Digital identity used to be simple: prove who you were, the system trusted you, and you moved on.

That basic sequence once shaped everything from onboarding flows to fraud controls, and for a long time, it worked, mostly because identity changed slowly and trust could be established once and reused. But in today’s digital environments, that model reveals a glaring flaw: it rests on an assumption that no longer holds true: that identity remains stable once verified.

Today’s reality makes one thing clear: the way that identities are evaluated, attributed, and deployed is dynamic. Devices are replaced, shared, or compromised. User behavior evolves with changing circumstances. Context, including location, network, timing, and intent, shifts from one interaction to the next. At the same time, the signals organizations once relied on to anchor trust (documents, images, even human perception) have lost their authority. In a world of deepfakes and automated fraud, these static proofs no longer reliably indicate who or what is actually on the other end of an interaction.

Traditional identity methods didn’t inherently fail, but the modern landscape outgrew them.

Is Your Definition of Identity Out of Date? 

Identity, and how it’s used to govern authenticity in digital environments, has changed. Ten years ago, identity was a stable reference point. It was something you could verify, lock in, and rely on in perpetuity. 

In 2026, it’s a moving target. Consumers upgrade phones, reset credentials, change locations, and interact across platforms in real time. Deepfakes have entirely eroded the credibility of visual proof, and AI-enabled fraud occurs at a scale and speed humans simply can’t combat. 

Each of these shifts could be manageable on its own. As a whole, though, they expose a deeper issue: identity systems were designed for a slower, simpler world; one where trust was expected to be established just once and relied upon thereafter.

That assumption no longer fits our reality.

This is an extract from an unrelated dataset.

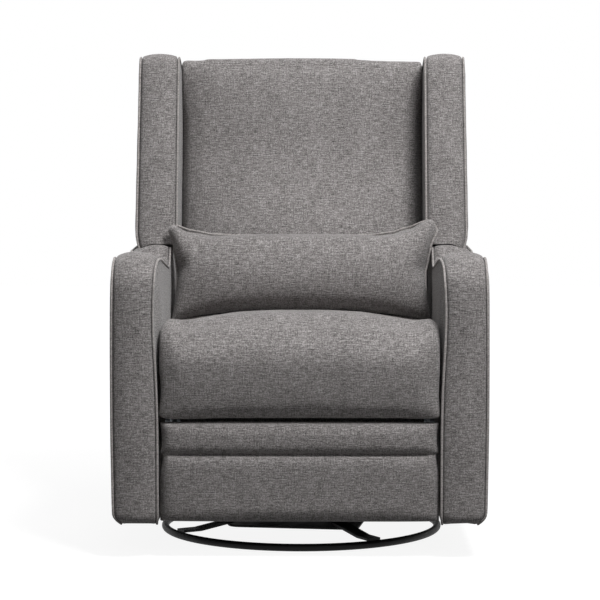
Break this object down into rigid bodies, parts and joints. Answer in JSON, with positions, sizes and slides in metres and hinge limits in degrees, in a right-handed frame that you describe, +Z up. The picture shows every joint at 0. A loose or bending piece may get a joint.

How Identity Has Changed, and Why It Matters

Over the last few years, several forces have collided to reshape identity faster than most organizations anticipated, changing not only how risk must be managed, but how growth can be enabled:

  • Visual proof lost its authority: The rise of deepfakes permanently severed the link between appearance and truth, undermining signals that once anchored trust.
  • Fraud became automated: AI transformed identity abuse from a manual effort into an industrial-scale operation that adapts in real time.
  • Decision windows collapsed: Real-time payments, instant access, and seamless digital experiences have compressed decision timelines, leaving no room for slow or reactive checks.
  • Customer journeys fragmented: Identity signals are now spread across devices, sessions, channels, and lifecycle moments that were never designed to operate as a single system.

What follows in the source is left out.